A Few Questions on Housing Inventory

My friend Mike Simonsen of Altos Research recently put up an excellent post explaining why he thinks the housing inventory levels remain so low. Read the whole thing, since Mike is one of the sharpest guys in the industry, and he uses data that the other analysts often do not.

In summary, Mike thinks that lack of new construction, the “reverse shadow inventory dynamic”, and government policy are keeping homes off the market.

I think his explanation makes sense, but still, I end up with questions.

I figured I’d share them with you all and we can speculate further together. Of course, I hope Mike will swing by and share his thoughts as well.

Lack of New Construction

The first point that Mike makes is that builders aren’t building anymore.

Image: Altos Research

Mike writes:

Since 2007, new housing starts have been anemic. The long-term average construction rates are about 1.5MM homes per year. In the last six years, we’ve averaged well under 1MM. And since 2009, the average is closer to 500,000. Meanwhile population and household formation keeps on trucking.

He’s correct of course, but this particular reason — under-construction — never made that much sense to me. Because housing is not an optional good.
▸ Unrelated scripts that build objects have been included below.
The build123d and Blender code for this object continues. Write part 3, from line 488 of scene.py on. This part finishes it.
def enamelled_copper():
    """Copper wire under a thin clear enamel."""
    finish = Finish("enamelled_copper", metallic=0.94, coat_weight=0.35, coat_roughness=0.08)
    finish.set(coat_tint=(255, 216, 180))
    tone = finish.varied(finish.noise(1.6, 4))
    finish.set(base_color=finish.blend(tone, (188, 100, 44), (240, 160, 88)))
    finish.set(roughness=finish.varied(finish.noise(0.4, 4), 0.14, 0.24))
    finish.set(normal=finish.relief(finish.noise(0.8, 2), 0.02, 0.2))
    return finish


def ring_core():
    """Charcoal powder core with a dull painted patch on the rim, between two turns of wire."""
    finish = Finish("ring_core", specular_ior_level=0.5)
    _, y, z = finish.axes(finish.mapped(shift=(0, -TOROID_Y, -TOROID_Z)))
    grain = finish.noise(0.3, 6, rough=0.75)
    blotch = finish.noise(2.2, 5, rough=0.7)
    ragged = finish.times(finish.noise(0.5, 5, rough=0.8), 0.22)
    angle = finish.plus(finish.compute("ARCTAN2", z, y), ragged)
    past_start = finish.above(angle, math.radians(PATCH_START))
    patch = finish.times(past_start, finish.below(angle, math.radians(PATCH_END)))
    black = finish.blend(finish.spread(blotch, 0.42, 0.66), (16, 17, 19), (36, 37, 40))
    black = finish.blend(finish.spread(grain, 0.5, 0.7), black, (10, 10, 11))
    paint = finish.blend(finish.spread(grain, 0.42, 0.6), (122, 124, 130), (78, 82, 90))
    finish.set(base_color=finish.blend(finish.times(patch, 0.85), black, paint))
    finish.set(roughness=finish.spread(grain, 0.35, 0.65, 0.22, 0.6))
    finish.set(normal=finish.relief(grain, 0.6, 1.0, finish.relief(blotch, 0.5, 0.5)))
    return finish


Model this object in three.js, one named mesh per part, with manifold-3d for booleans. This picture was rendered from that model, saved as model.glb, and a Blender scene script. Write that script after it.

I’m a shooter, as some of you know, and I’m dealing with an ammo crunch the likes of which we have never seen before. Popular calibers are simply unavailable these days. 9mm which used to sell for about $0.25 per round are easily going for $0.50 per round on the secondary market (since you’ve got to be lucky to get them from an actual store). So I’m pretty familiar with dramatic imbalance between supply and demand.

But the response to that is, “don’t shoot as much”. No more weekly range trips; now, maybe it’s monthly. Unless you’re a firearms trainer or a cop or something where you need to shoot guns as part of your job, it’s an optional activity.

Living somewhere is not.

So yeah, Mike is correct when he points out that household formation and population growth are still moving along (although you all know I have questions about household formation among Gen-Y), and new construction — at least single family residential — isn’t happening.

But they all have to live somewhere, right? So where are all these people living?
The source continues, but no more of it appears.